The task :: Every line below should be repeated exactly.

Supplied data ::
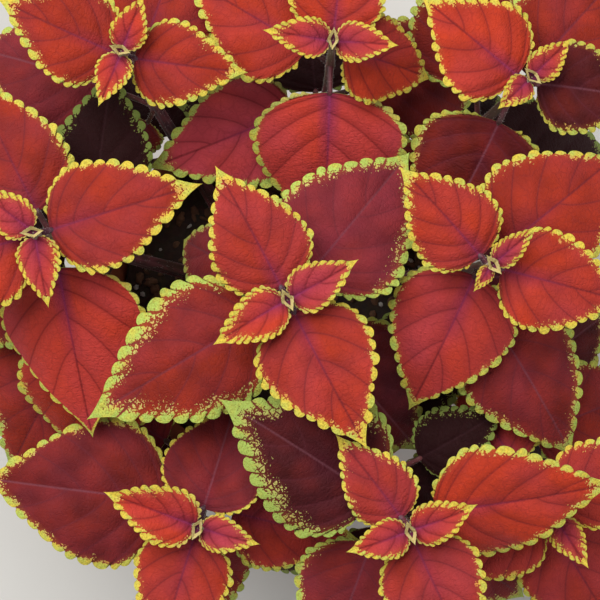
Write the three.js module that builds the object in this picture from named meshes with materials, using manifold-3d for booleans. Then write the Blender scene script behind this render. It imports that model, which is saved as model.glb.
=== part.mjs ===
// Coleus in a plain pot: a bushy foliage plant of nine leafy stems that stand in potting mix.
// Each stem is square, bows outwards and straightens up, and carries opposite pairs of ovate,
// scallop-edged leaves, each pair a quarter turn from the one above it, up to a bud of two small
// folded leaves. Units are millimetres, +Z is up, and the origin is the centre of the pot's
// underside.

import * as THREE from "three";
import { mergeVertices } from "three/addons/utils/BufferGeometryUtils.js";
import Module from "manifold-3d";

const wasm = await Module();
wasm.setup();

// ---- driving dimensions -------------------------------------------------------------------

const POT_HEIGHT = 126;
const POT_FOOT_RADIUS = 55;
const POT_RIM_RADIUS = 80;
const POT_WALL = 2.4;
const POT_FLOOR = 3;
const RIM_BAND = 22; // height of the thicker band below the lip
const RIM_STEP = 2.6; // how far the band stands out from the wall
const DRAIN_HOLES = 6;
const DRAIN_RADIUS = 4.5;
const DRAIN_RING = 40;
const POT_SIDES = 32;

const SOIL_TOP = 110;
const SOIL_GAP = 0.35;
const SOIL_RELIEF = 1.6; // how far the crumbs of the mix rise and fall
const STEM_DEPTH = 26; // how deep a stem stands in the mix
const LEAN_FROM = SOIL_TOP + 4; // below this height a stem is upright
const HOLE_GAP = 0.4;

const STEM_FOOT_HALF = 2.7; // half the width of the square stem at the soil
const STEM_TOP_HALF = 1.2;
const STEM_STEPS = 6;
const STEM_BOW = 1.8; // 1 is a straight stem; more bows it outwards first

const BLADE_THICKNESS = 0.8;
const RIB_DEPTH = 0.9; // how far the midrib stands out below the blade at its base
const PETIOLE_RADIUS = 1.15;
const PETIOLE_LIFT = 24; // degrees that a leaf stalk leaves the stem above its blade's rise
const TOOTH_SHARE = 0.024; // depth of a scallop, as a share of the blade's length
const TOOTHED_FROM = 0.02; // where along its length the scallops of a blade begin
const TOOTHED_TO = 0.87; // and end: from there its edge runs smoothly to the point
const WIDEST = 0.28; // where along its length a blade is widest
const RIB_POINTS = [0, 0.16, 0.36, 0.58, 0.8];

// ---- where the stems stand and how their leaves lie ------------------------------------------

// Down a stem, from the pair below the bud: how far each pair sits below the tip, the length of
// its stalk, and how its blade is folded up along the midrib, cupped down to its edges, and
// arched from base to tip in degrees. The last row is for the leaves of short side shoots, which
// stand between the two oldest pairs.
const PAIRS = [
  { drop: 3, stalk: 1.6, fold: 0.34, cup: 0.2, arch: 22, teeth: 4 },
  { drop: 11, stalk: 5, fold: 0.2, cup: 0.24, arch: 28, teeth: 6 },
  { drop: 27, stalk: 12, fold: 0.14, cup: 0.28, arch: 36, teeth: 7 },
  { drop: 50, stalk: 20, fold: 0.1, cup: 0.3, arch: 42, teeth: 5 },
  { drop: 76, stalk: 26, fold: 0.08, cup: 0.28, arch: 44, teeth: 4 },
  { drop: 62, stalk: 24, fold: 0.1, cup: 0.28, arch: 36, teeth: 4 },
];
const BUD = { drop: 0.5, stalk: 0.6, fold: 0.9, cup: 0.1, arch: 30, teeth: 0 };
const BUD_LENGTH = 6.5;
const BUD_RISE = 62;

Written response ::
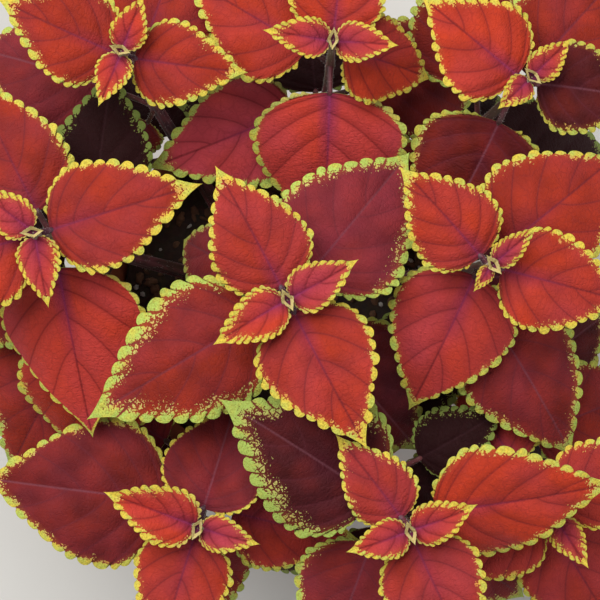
Write the three.js module that builds the object in this picture from named meshes with materials, using manifold-3d for booleans. Then write the Blender scene script behind this render. It imports that model, which is saved as model.glb.
=== part.mjs ===
// Coleus in a plain pot: a bushy foliage plant of nine leafy stems that stand in potting mix.
// Each stem is square, bows outwards and straightens up, and carries opposite pairs of ovate,
// scallop-edged leaves, each pair a quarter turn from the one above it, up to a bud of two small
// folded leaves. Units are millimetres, +Z is up, and the origin is the centre of the pot's
// underside.

import * as THREE from "three";
import { mergeVertices } from "three/addons/utils/BufferGeometryUtils.js";
import Module from "manifold-3d";

const wasm = await Module();
wasm.setup();

// ---- driving dimensions -------------------------------------------------------------------

const POT_HEIGHT = 126;
const POT_FOOT_RADIUS = 55;
const POT_RIM_RADIUS = 80;
const POT_WALL = 2.4;
const POT_FLOOR = 3;
const RIM_BAND = 22; // height of the thicker band below the lip
const RIM_STEP = 2.6; // how far the band stands out from the wall
const DRAIN_HOLES = 6;
const DRAIN_RADIUS = 4.5;
const DRAIN_RING = 40;
const POT_SIDES = 32;

const SOIL_TOP = 110;
const SOIL_GAP = 0.35;
const SOIL_RELIEF = 1.6; // how far the crumbs of the mix rise and fall
const STEM_DEPTH = 26; // how deep a stem stands in the mix
const LEAN_FROM = SOIL_TOP + 4; // below this height a stem is upright
const HOLE_GAP = 0.4;

const STEM_FOOT_HALF = 2.7; // half the width of the square stem at the soil
const STEM_TOP_HALF = 1.2;
const STEM_STEPS = 6;
const STEM_BOW = 1.8; // 1 is a straight stem; more bows it outwards first

const BLADE_THICKNESS = 0.8;
const RIB_DEPTH = 0.9; // how far the midrib stands out below the blade at its base
const PETIOLE_RADIUS = 1.15;
const PETIOLE_LIFT = 24; // degrees that a leaf stalk leaves the stem above its blade's rise
const TOOTH_SHARE = 0.024; // depth of a scallop, as a share of the blade's length
const TOOTHED_FROM = 0.02; // where along its length the scallops of a blade begin
const TOOTHED_TO = 0.87; // and end: from there its edge runs smoothly to the point
const WIDEST = 0.28; // where along its length a blade is widest
const RIB_POINTS = [0, 0.16, 0.36, 0.58, 0.8];

// ---- where the stems stand and how their leaves lie ------------------------------------------

// Down a stem, from the pair below the bud: how far each pair sits below the tip, the length of
// its stalk, and how its blade is folded up along the midrib, cupped down to its edges, and
// arched from base to tip in degrees. The last row is for the leaves of short side shoots, which
// stand between the two oldest pairs.
const PAIRS = [
  { drop: 3, stalk: 1.6, fold: 0.34, cup: 0.2, arch: 22, teeth: 4 },
  { drop: 11, stalk: 5, fold: 0.2, cup: 0.24, arch: 28, teeth: 6 },
  { drop: 27, stalk: 12, fold: 0.14, cup: 0.28, arch: 36, teeth: 7 },
  { drop: 50, stalk: 20, fold: 0.1, cup: 0.3, arch: 42, teeth: 5 },
  { drop: 76, stalk: 26, fold: 0.08, cup: 0.28, arch: 44, teeth: 4 },
  { drop: 62, stalk: 24, fold: 0.1, cup: 0.28, arch: 36, teeth: 4 },
];
const BUD = { drop: 0.5, stalk: 0.6, fold: 0.9, cup: 0.1, arch: 30, teeth: 0 };
const BUD_LENGTH = 6.5;
const BUD_RISE = 62;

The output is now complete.